Well, she’s beautiful so, it’s really no wonder. So now Ilya is in the palm of Hanna’s hand and wrapped around her finger; she has a Jedi charm

But later after Hanna has disappeared with her friends I find Lisa out on the patio roof! By now the workers have left for the day,

But Lisa ? —which surprises me as I had not realized she had found her way over to my penthouse —no, I’m not exactly angry.... not exactly perturbed either.... well.... only—maybe that isn’t totally altogether true

It’s hard to say what game is up with her

She is sitting at the table under the umbrella drinking what looks like a whiskey sour and I suspect not her first one

Did she ask someone on the staff for it before they left for the day or help herself to the liquor cabinet? I suspect the former as it looks professionally done


so I walk over deciding there’s no point avoiding the Trojan horse and go right over to the table where she sits. I just pull out a chair, and sit down curiously with a bottle of water. She is clearly miffed about something. The sun is still a bit strong overhead but the heat is not as bad under the umbrella


“I don’t smoke,” she says but then proceeds to light up, “do you? You must to stay so skinny,” she adds —making me flinch— and after affectively  igniting her torch, she reaches into her huge bag to put on lipstick

dramatically opening her compact to perform the transformation —then blots her lips together with such odd exaggeration

“No, actually,” I say watching her with covert fascination

She opens the cigarette box again and lifts one to offer me

I decline

“No, I don’t smoke,” I repeat

and I guess I watch her with some confusion

“Oh come on!” she pushes it towards me and then leaves it there as if it can tempt me

She takes a deep inhale and sits back in the chair and looks up at the sky as she exhales with a long drawn out breath

“It’s this country, does it ever get to you?” she asks so bluntly and looks me dead in the eyes with a sharp iceblue gaze.

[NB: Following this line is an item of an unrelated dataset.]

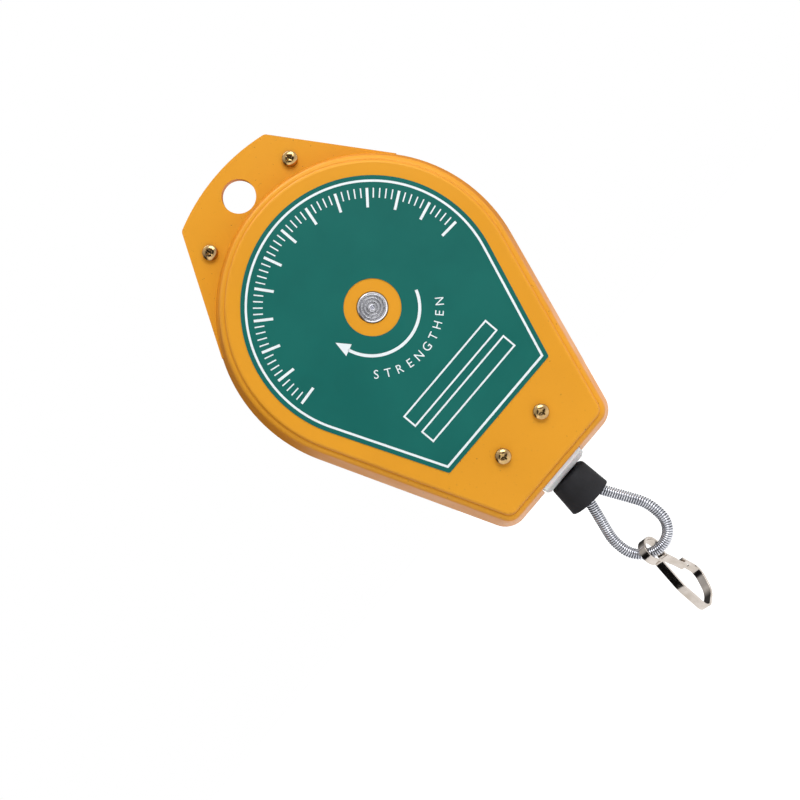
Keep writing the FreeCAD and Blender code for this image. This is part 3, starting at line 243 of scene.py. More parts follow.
@dataclass(frozen=True)
class Finish:
    """One finish: its colours, its gloss and its marks."""

    name: str
    colour: Colour
    shade: Colour
    metallic: float = 0.0
    roughness: float = 0.5
    roughness_spread: float = 0.06
    coat: float = 0.0
    patch_scale: float = 0.15
    grain: Grain = Grain.SPECKLED
    grain_scale: float = 4.0
    grain_depth: float = 0.01
    subsurface: float = 0.0
    sheen_level: float = 0.5
    sheen_colour: Colour = (1.0, 1.0, 1.0)
    coat_roughness: float = 0.18
    subsurface_reach: float = 1.5
    wear_finer: float = 4.0
    wear_range: Span = (0.3, 0.7)
    ring_range: Span = (0.45, 0.75)
    patch_range: Span = (0.35, 0.68)
    drawn_stretch: float = 0.06

    def build(self) -> bpy.types.Material:
        """Make the material.

        Returns:
            The material, with its nodes.
        """
        sheet = ShaderSheet(self.name)
        surface = sheet.surface
        surface.inputs["Metallic"].default_value = self.metallic
        surface.inputs["Coat Weight"].default_value = self.coat
        surface.inputs["Coat Roughness"].default_value = self.coat_roughness
        surface.inputs["Subsurface Weight"].default_value = self.subsurface
        surface.inputs["Subsurface Scale"].default_value = self.subsurface_reach * MM
        surface.inputs["Specular IOR Level"].default_value = self.sheen_level
        surface.inputs["Specular Tint"].default_value = (*self.sheen_colour, 1.0)
        where = sheet.place()
        colour = sheet.blend(self.patches(sheet, where), self.colour, self.shade)
        sheet.join(self.tint(sheet, where, colour), surface.inputs["Base Color"])
        wear = sheet.noise(where, self.patch_scale * self.wear_finer, 4.0)
        gloss = sheet.ramp(wear, *self.wear_range, self.roughness - self.roughness_spread,
                           self.roughness + self.roughness_spread)
        sheet.join(gloss, surface.inputs["Roughness"])
        self.mark(sheet, where)
        return sheet.material

    def rings(self, sheet: ShaderSheet) -> bpy.types.NodeSocket:
        """Draw rings round the spindle's axis, as a turning tool leaves them.

        Args:
            sheet: the material's nodes.

        Returns:
            The rings' socket, from 0 to 1.
        """
        centred = sheet.place(shift=(0.0, 0.0, SPINDLE_DROP))
        rings = sheet.add("ShaderNodeTexWave", wave_type="RINGS", rings_direction="Y",
                          Scale=self.grain_scale, Distortion=0.4, Detail=1.0)
        sheet.join(centred, rings.inputs["Vector"])
        return rings.outputs["Fac"]

    def patches(self, sheet: ShaderSheet, where: bpy.types.NodeSocket) -> bpy.types.NodeSocket:
        """Choose where the second colour lies: on the rings, or in soft patches.

        Args:
            sheet: the material's nodes.
            where: coordinates in millimetres.

        Returns:
            A socket that is 1 where the second colour lies.
        """
        if self.grain is Grain.TURNED:
            return sheet.ramp(self.rings(sheet), *self.ring_range)
        return sheet.ramp(sheet.noise(where, self.patch_scale), *self.patch_range)

    def tint(self, sheet: ShaderSheet, where: bpy.types.NodeSocket,
             colour: bpy.types.NodeSocket) -> bpy.types.NodeSocket:
        """Change the colour before it is used; a plain finish keeps it."""
        return colour

    def mark(self, sheet: ShaderSheet, where: bpy.types.NodeSocket) -> None:
        """Add the relief of the finish's grain.

        Args:
            sheet: the material's nodes.
            where: coordinates in millimetres.
        """
        if self.grain is Grain.SPECKLED:
            sheet.relief(sheet.noise(where, self.grain_scale, 2.0), self.grain_depth)
        elif self.grain is Grain.TURNED:
            sheet.relief(self.rings(sheet), self.grain_depth)
        elif self.grain is Grain.DRAWN:
            streaks = sheet.place(scale=(1.0, 1.0, self.drawn_stretch))
            sheet.relief(sheet.noise(streaks, self.grain_scale, 3.0), self.grain_depth)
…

“Yes, all the time,” I say but then wonder if she’s been reading my blog.

But then she asks,
“How do you stay so skinny? I thought for sure you were a smoker,” she sweeps me frankly with her gaze head to foot

“I can’t gain weight,” I tell her “and I have trouble with handling stress.”

“That’s interesting, how is that? I’ve never heard of such a thing. How much do you weigh? Like 45 kilograms?” But I’m not sure how much that is and just shake my head

“What are you —like a size 00?”

I should be used to this by now; that look I get from most members of my gender and these types of remarks that leave emotional scars for days; sometimes I don’t want to step out the door; you would think there would be more solidarity among my gender but it isn’t that way, I wish I knew why

I force a shrug,
“it’s an inconvenience in a lot of ways.”

“How’s that?” she blows in my face

 “Stores never have anything in my size so I have to buy everything on line.”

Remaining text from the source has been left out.